Problem to work on » Copy out the entries below in full and exactly.

(Object modeling scripts)
** Start **
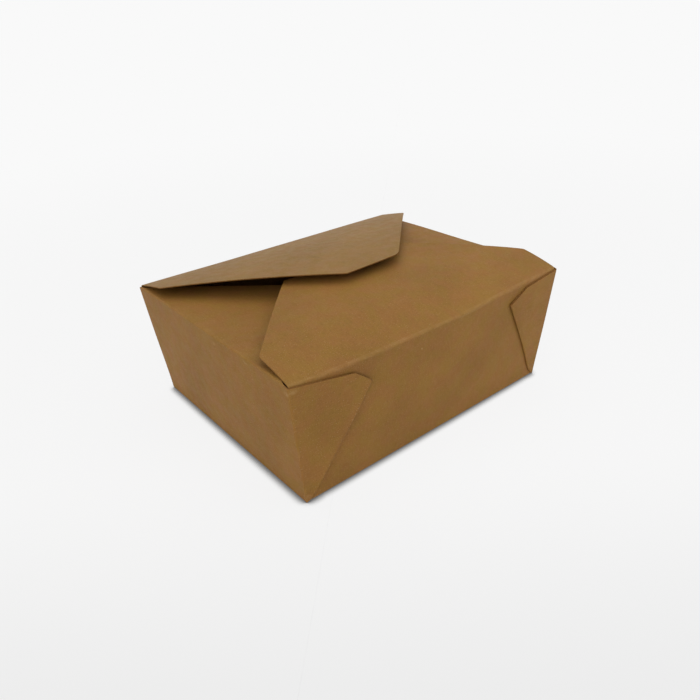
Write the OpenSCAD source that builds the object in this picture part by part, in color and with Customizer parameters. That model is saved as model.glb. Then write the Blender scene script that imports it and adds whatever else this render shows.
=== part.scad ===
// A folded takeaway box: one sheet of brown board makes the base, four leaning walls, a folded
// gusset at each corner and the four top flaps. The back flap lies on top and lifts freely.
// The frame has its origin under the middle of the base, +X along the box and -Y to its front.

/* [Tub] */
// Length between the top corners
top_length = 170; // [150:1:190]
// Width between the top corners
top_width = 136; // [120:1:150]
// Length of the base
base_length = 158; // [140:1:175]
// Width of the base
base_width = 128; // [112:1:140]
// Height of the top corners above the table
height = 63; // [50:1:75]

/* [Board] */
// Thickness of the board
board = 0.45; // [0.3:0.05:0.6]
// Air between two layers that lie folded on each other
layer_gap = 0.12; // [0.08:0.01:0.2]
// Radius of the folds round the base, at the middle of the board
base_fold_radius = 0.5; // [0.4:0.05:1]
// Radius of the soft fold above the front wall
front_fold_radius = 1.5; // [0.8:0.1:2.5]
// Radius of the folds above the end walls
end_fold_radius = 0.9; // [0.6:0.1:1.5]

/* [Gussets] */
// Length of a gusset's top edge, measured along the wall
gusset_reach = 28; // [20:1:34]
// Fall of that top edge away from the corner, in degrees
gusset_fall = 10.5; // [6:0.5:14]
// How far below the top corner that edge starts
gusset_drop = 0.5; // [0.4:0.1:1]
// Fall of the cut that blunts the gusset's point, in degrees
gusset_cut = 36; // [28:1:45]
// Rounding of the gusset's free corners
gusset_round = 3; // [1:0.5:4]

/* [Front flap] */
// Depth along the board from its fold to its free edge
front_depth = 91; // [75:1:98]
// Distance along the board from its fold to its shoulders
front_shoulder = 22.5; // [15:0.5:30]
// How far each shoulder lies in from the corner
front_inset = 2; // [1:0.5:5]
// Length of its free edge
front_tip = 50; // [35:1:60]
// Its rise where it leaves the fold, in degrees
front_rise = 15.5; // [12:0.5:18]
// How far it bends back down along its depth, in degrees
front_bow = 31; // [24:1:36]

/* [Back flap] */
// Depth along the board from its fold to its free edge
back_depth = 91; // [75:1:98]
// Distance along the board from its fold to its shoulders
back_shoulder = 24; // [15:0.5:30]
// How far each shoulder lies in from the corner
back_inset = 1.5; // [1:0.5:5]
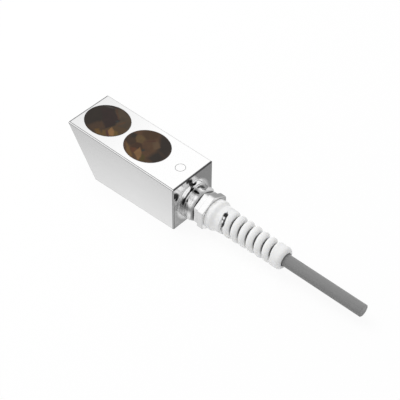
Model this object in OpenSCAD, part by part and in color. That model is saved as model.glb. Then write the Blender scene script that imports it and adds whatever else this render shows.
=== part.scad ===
** End **
Solution below »
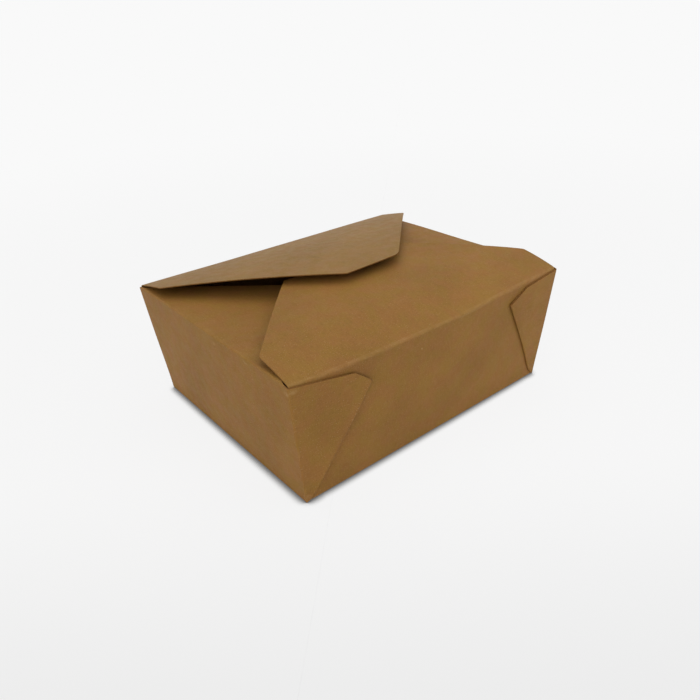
Write the OpenSCAD source that builds the object in this picture part by part, in color and with Customizer parameters. That model is saved as model.glb. Then write the Blender scene script that imports it and adds whatever else this render shows.
=== part.scad ===
// A folded takeaway box: one sheet of brown board makes the base, four leaning walls, a folded
// gusset at each corner and the four top flaps. The back flap lies on top and lifts freely.
// The frame has its origin under the middle of the base, +X along the box and -Y to its front.

/* [Tub] */
// Length between the top corners
top_length = 170; // [150:1:190]
// Width between the top corners
top_width = 136; // [120:1:150]
// Length of the base
base_length = 158; // [140:1:175]
// Width of the base
base_width = 128; // [112:1:140]
// Height of the top corners above the table
height = 63; // [50:1:75]

/* [Board] */
// Thickness of the board
board = 0.45; // [0.3:0.05:0.6]
// Air between two layers that lie folded on each other
layer_gap = 0.12; // [0.08:0.01:0.2]
// Radius of the folds round the base, at the middle of the board
base_fold_radius = 0.5; // [0.4:0.05:1]
// Radius of the soft fold above the front wall
front_fold_radius = 1.5; // [0.8:0.1:2.5]
// Radius of the folds above the end walls
end_fold_radius = 0.9; // [0.6:0.1:1.5]

/* [Gussets] */
// Length of a gusset's top edge, measured along the wall
gusset_reach = 28; // [20:1:34]
// Fall of that top edge away from the corner, in degrees
gusset_fall = 10.5; // [6:0.5:14]
// How far below the top corner that edge starts
gusset_drop = 0.5; // [0.4:0.1:1]
// Fall of the cut that blunts the gusset's point, in degrees
gusset_cut = 36; // [28:1:45]
// Rounding of the gusset's free corners
gusset_round = 3; // [1:0.5:4]

/* [Front flap] */
// Depth along the board from its fold to its free edge
front_depth = 91; // [75:1:98]
// Distance along the board from its fold to its shoulders
front_shoulder = 22.5; // [15:0.5:30]
// How far each shoulder lies in from the corner
front_inset = 2; // [1:0.5:5]
// Length of its free edge
front_tip = 50; // [35:1:60]
// Its rise where it leaves the fold, in degrees
front_rise = 15.5; // [12:0.5:18]
// How far it bends back down along its depth, in degrees
front_bow = 31; // [24:1:36]

/* [Back flap] */
// Depth along the board from its fold to its free edge
back_depth = 91; // [75:1:98]
// Distance along the board from its fold to its shoulders
back_shoulder = 24; // [15:0.5:30]
// How far each shoulder lies in from the corner
back_inset = 1.5; // [1:0.5:5]
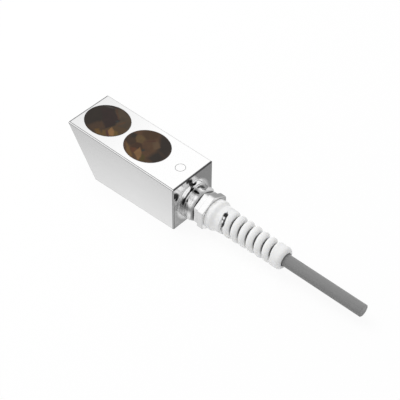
Model this object in OpenSCAD, part by part and in color. That model is saved as model.glb. Then write the Blender scene script that imports it and adds whatever else this render shows.
=== part.scad ===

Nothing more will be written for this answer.